Unsecured Loan

What is an unsecured loan?

TL;DR: An unsecured loan is a type of loan that doesn’t require collateral, meaning you don’t need to pledge any asset (like a house or car) to get it. Instead, lenders assess your creditworthiness based on your financial history, credit score, and income. While easier to obtain if you have good credit, these loans often come with higher interest rates to offset the lender’s increased risk.


When people need to borrow money, they often come across two main types of loans: secured and unsecured. An unsecured loan doesn’t require you to put up any collateral, like your car or house. Instead, your eligibility depends on factors such as your credit score, income, and overall financial profile. This type of loan offers a straightforward way to access funds for things like consolidating debt, paying for unexpected expenses, or funding a major purchase.
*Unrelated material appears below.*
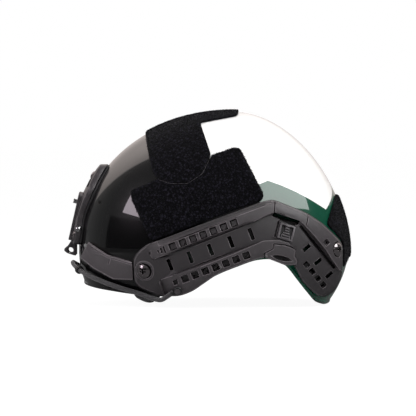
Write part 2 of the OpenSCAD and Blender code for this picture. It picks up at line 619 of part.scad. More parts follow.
// Loop panels, each outline as seen from the side
loop_in = bed;
loop_out = bed + loop_t;
top_line = [[-60.5, 175], [-59.8, 163.3], [-55.9, 143.9], [-52, 130.2], [-46.5, 123.6], [-34.5, 120.3], [-19, 120.7],
    [-5.5, 129.5], [3.4, 147.7], [-7.3, 179.4], [29.5, 186.4], [33, 200], [-60, 200]];
side_line = [[-73.8, 111.8], [-71.5, 113.9], [-48.1, 123.8], [3.4, 146.8], [25.5, 154.5], [31.4, 153.6], [53, 111.8],
    [53.9, 107], [51.5, 103.8], [-14, 79.6], [-50, 65.8], [-55.9, 66.4], [-73.8, 105.9]];
rear_line = [[126.8, 108], [116.4, 80.3], [130.2, 66], [133.4, 59.5], [133.4, 37], [139.5, 47.6], [160, 50], [160, 108]];
// Point on the cross-section at station y, a from the crown down to either side
function at_arch(a, y, t) = let (h = at_plan(0, y, t)[2] - mid_z, z = mid_z + h * cos(a))
    [sign(a) * side_x(y, z, t), y, z];
module loop_top() {
    color(fabric) intersection() {
        slab(function(a, y, t) at_arch(a, y, t), -63, 63, 18, -64, 36, 8, loop_in, loop_out);
        across(-120, 120) polygon(soften(top_line, 3));
    }
}
module loop_side() {
    color(fabric) difference() {
        intersection() {
            skin(-62, 14, 12, 60, 157, 9, loop_in, loop_out);
            across() polygon(soften(side_line, 4));
        }
        across() offset(delta = seam) polygon(soften(top_line, 3));
        across() offset(delta = seam) rail_shape();
    }
}
module loop_side_left() { loop_side(); }
module loop_side_right() { on_right() loop_side(); }
module loop_rear() {
    color(fabric) difference() {
        intersection() {
            skin(30, 150, 16, 30, 112, 8, loop_in, loop_out);
            across(-120, 120) polygon(soften(rear_line, 3));
        }
        for (s = [0, 1]) mirror([s, 0, 0]) across() offset(delta = seam) rail_shape();
    }
}

// Foam pads: a cushion on a surface function g(u, v, t), crowned and drawn in at its edges
module cushion(g, thick, n = 8) {
    slab(function(u, v, t) let (s = t > 0 ? 0.94 : 1, f = (1 - pow(u, 4)) * (1 - pow(v, 4)))
        g(s * u * sqrt(1 - 0.25 * v * v), s * v * sqrt(1 - 0.25 * u * u), t > 0 ? -thick * (0.6 + 0.4 * f) : 0),
        -1, 1, n, -1, 1, n, 1, 0);
}
pad_in = -wall - pad_bed;
module wall_pad(phi, wide, z, tall, thick = pad_t) {
    color(foam) cushion(function(u, v, t) at_height(phi + wide * u, z + tall * v, pad_in + t), thick);
}
module pad_front() {
    difference() {
        wall_pad(-90, 24, 78, 24);
        color(foam) for (p = shroud_screws) on_shroud_screw(p)
            translate([0, 0, -shroud_nut_at - 4]) cylinder(r = 5.6, h = 6, $fn = 40);
    }
}
module pad_side_left() { wall_pad(-9, 24, 90, 20); }
module pad_side_right() { on_right() pad_side_left(); }
module pad_rear() { wall_pad(90, 32, 92, 22); }
module pad_crown() {
    color(foam) cushion(function(u, v, t) at_arch(34 * u, 22 + 42 * v, pad_in + t), pad_t, 10);
}
module temple_pad() {
    color(foam) difference() {
        cushion(function(u, v, t) let (z = 27 + 31 * v) at_height(-51 + 6 * u, z, pad_in + t), 12);
        translate([0, -100, -20]) cube([150, 100, 20]);
        on_screw(front_screw) translate([0, 0, -nut_depth(front_screw) - 4]) cylinder(r = 7.6, h = 8, $fn = 40);
    }
}
module temple_pad_left() { temple_pad(); }
module temple_pad_right() { on_right() temple_pad(); }

// Nape cradle on two straight guides, drawn forward by its dial
guide_z = 56;
guide_x = at_height(30, guide_z, -14)[0]; // the bars meet the cradle's ends
bar_w = 3;
bar_h = 10;
bar_from = 36;
bar_to = at_height(30, guide_z, -14)[1] + 1.5;
guide_from = 34;
guide_to = 60;
cradle_z = 34;
function cradle_t(phi) = -12 - 14 * (pow(sin(phi), 2) - 0.25) / 0.75;
function cradle_mid(phi) = cradle_z + (guide_z - cradle_z) * pow(cos(phi), 2) / 0.75;
module rounded(w, h, r) { offset(r) translate([r, r]) square([w - 2 * r, h - 2 * r]); }
module guide() {
    color(black) difference() {
        intersection() {
            skin(2, 26, 5, 46, 66, 3, -32, -wall - bed);
            translate([guide_x - 3.3, 0, 0]) rotate([90, 0, 90]) linear_extrude(30)
                translate([guide_from, guide_z - bar_h / 2 - 2])
                    rounded(guide_to - guide_from, bar_h + 4, 3.5);
        }
        translate([guide_x - bar_w / 2 - fit, guide_from - 5, guide_z - bar_h / 2 - fit])
            cube([bar_w + 2 * fit, guide_to - guide_from + 10, bar_h + 2 * fit]);
    }
}
module guide_left() { guide(); }
module guide_right() { on_right() guide(); }
module cradle() {
    color(plastic) {
        slab(function(u, v, t) at_height(u, cradle_mid(u) + v, cradle_t(u) + t), 30, 150, 20, -9, 9, 2, -4, 0);
        for (s = [-1, 1]) translate([s * guide_x - bar_w / 2, bar_from, guide_z - bar_h / 2])
            cube([bar_w, bar_to - bar_from, bar_h]);
    }
}
module cradle_pad() {
    color(foam) cushion(function(u, v, t) at_height(90 + 34 * u, cradle_mid(90 + 34 * u) + 8 * v,
        cradle_t(90 + 34 * u) - 4 - bed + t), 6);
}
module on_dial() { on_face(90, cradle_z, cradle_t(90)) translate([0, 0, bed]) children(); }
module dial_housing() {
    color(black) on_dial() difference() {
        cylinder(r = dial_r - 2, h = 4, $fn = 64);
        translate([0, 0, 1]) cylinder(r = 3.2, h = 5, $fn = 32);
    }
}
module dial_knob() {
    color(plastic) on_dial() difference() {
        union() {
            translate([0, 0, 4 + fit]) cylinder(r = dial_r - 2, h = 7, $fn = 64);
            translate([0, 0, 1.3]) cylinder(r = 3, h = 4, $fn = 32);
        }
        for (k = [0:11]) rotate(30 * k) translate([dial_r - 0.6, 0, 4]) cylinder(r = 2.6, h = 10, $fn = 24);
        translate([0, 0, 10]) cylinder(r = dial_r - 6, h = 4, $fn = 48);
    }
}

shell();
rail_left();
rail_right();
latch_left();
latch_right();
insert_left();
insert_right();
screw_front_left();
screw_front_right();
screw_rear_left();
screw_rear_right();
nut_front_left();
nut_front_right();
nut_rear_left();
nut_rear_right();
brow_band_left();
brow_band_right();
bungee();
bungee_hook_left();
bungee_hook_right();
cord_bead();
shroud_gasket();
shroud_frame();
shroud_plate();
shroud_lock();
shroud_screw_top();
shroud_screw_left();
shroud_screw_right();
shroud_nut_top();
shroud_nut_left();
shroud_nut_right();
side_bolt_left();
side_bolt_right();
loop_top();
loop_side_left();
loop_side_right();
loop_rear();
pad_front();
pad_crown();
pad_side_left();
pad_side_right();
pad_rear();
temple_pad_left();
temple_pad_right();
guide_left();
guide_right();
cradle();
cradle_pad();
dial_housing();
dial_knob();
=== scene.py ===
import math
import bmesh
import bpy
import numpy as np
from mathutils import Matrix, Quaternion, Vector
from mathutils.geometry import delaunay_2d_cdt


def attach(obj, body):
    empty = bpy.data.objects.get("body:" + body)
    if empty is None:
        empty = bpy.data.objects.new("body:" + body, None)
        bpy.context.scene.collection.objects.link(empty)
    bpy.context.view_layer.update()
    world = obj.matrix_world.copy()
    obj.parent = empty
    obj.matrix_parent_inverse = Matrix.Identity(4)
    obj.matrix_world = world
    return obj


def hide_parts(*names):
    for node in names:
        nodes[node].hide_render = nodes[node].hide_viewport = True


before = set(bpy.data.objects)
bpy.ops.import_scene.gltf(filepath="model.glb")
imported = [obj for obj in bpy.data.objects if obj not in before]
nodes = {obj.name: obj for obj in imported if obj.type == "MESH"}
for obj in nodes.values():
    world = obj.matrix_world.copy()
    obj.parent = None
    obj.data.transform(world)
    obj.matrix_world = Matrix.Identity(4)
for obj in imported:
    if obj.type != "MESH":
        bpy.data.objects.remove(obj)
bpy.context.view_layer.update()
mm = 0.001

# The camera stands far off on the wearer's left, a little above the brim
photoView = {"distance": 3.6, "rise": 1.5, "aim": (0.05, 0.0005, 0.0953), "width": 0.4044}


def linked(name, data):
    piece = bpy.data.objects.new(name, data)
    bpy.context.scene.collection.objects.link(piece)
    return piece


def setCamera(view):
    data = bpy.data.cameras.new("photoCamera")
    data.sensor_width = 36
    data.lens = 36 * view["distance"] / view["width"]
    camera = linked("photoCamera", data)
    rise, aim = math.radians(view["rise"]), Vector(view["aim"])
    camera.location = aim + view["distance"] * Vector((math.cos(rise), 0, math.sin(rise)))
    camera.rotation_euler = (aim - camera.location).to_track_quat("-Z", "Y").to_euler()
    bpy.context.scene.camera = camera


setCamera(photoView)
print("camera set")


# Shader and geometry maths as plain Python expressions
class Wire:
    def __init__(self, bench, socket):
        self.bench, self.socket = bench, socket

    def ramp(self, low, high):  # 0 at low, 1 at high, smooth between them
        return self.bench.add("ShaderNodeMapRange", {"interpolation_type": "SMOOTHSTEP"},
                              {"Value": self, "From Min": low, "From Max": high})


def named(operation, order=1):
    def run(wire, *others):
        inputs = dict(enumerate((wire, *others)[::order]))
        return wire.bench.add("ShaderNodeMath", {"operation": operation}, inputs)
    return run


for word, operation in {"add": "ADD", "sub": "SUBTRACT", "mul": "MULTIPLY", "truediv": "DIVIDE",
                        "pow": "POWER"}.items():
    setattr(Wire, f"__{word}__", named(operation))
    setattr(Wire, f"__r{word}__", named(operation, -1))
for word, operation in {"__lt__": "LESS_THAN", "__gt__": "GREATER_THAN", "__abs__": "ABSOLUTE", "sin": "SINE",
                        "cos": "COSINE", "sign": "SIGN", "least": "MINIMUM", "most": "MAXIMUM"}.items():
    setattr(Wire, word, named(operation))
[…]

Here’s a deeper dive into what an unsecured loan is, how it works, and the pros and cons to consider before applying.

How Does an Unsecured Loan Work?

Since an unsecured loan lacks collateral, lenders rely on your financial track record to determine your ability to repay. Here’s how they generally evaluate eligibility:

  • Credit Score: A higher credit score often means better loan terms, as it indicates a lower risk to the lender.
  • Income: Lenders may look at your debt-to-income ratio (DTI) to see if you’re financially able to take on more debt.
  • Employment History: A steady employment history reassures lenders that you have a reliable income source.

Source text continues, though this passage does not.